Bertha Pappenheim was born on 27 February 1859 in Vienna as the third daughter of Siegmund Pappenheim and Recha Pappenheim. Her father Sigmund, (1824–1881) a merchant, was the son of an Orthodox Jewish family from Preßburg (today’s Bratislava, Slovakia), then Austria-Hungary and was the cofounder of the Orthodox Schiffschul in Vienna; the family name alludes to the Franconian town of Pappenheim. Her mother Recha, née Goldschmidt (1830–1905), was from Frankfurt am Main. Her mother came from an old and wealthy Frankfurt family. As “just another daughter” in a strictly traditional Jewish household, Bertha was conscious that her parents would have preferred a male child. Kaplan, M. A. (1979).[1] Both families came from traditional Jewish marriage views and had roots in Orthodox Judaism. Bertha was raised in the style of well-bred young ladies of good class. She attended a Roman Catholic girls’ school and led a life structured by the Jewish holiday calendar and summer vacations in Ischl.

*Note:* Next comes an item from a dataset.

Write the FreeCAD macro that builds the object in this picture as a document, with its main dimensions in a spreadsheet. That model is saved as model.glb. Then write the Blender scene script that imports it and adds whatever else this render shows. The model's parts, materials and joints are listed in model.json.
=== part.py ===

When she was 8 years old her oldest sister Henriette (1849–1867) died of “galloping consumption.”[2] When she was 11 the family moved from Vienna’s Leopoldstadt, which was primarily inhabited by poverty-ridden Jews, to Liechtensteinstraße in the 9th District Alsergrund. She left school when she was sixteen, devoted herself to needlework and helped her mother with the kosher preparation of their food. Her 18-month-younger brother Wilhelm (1860–1937) was meanwhile attending high school, which made Bertha intensely jealous.[3]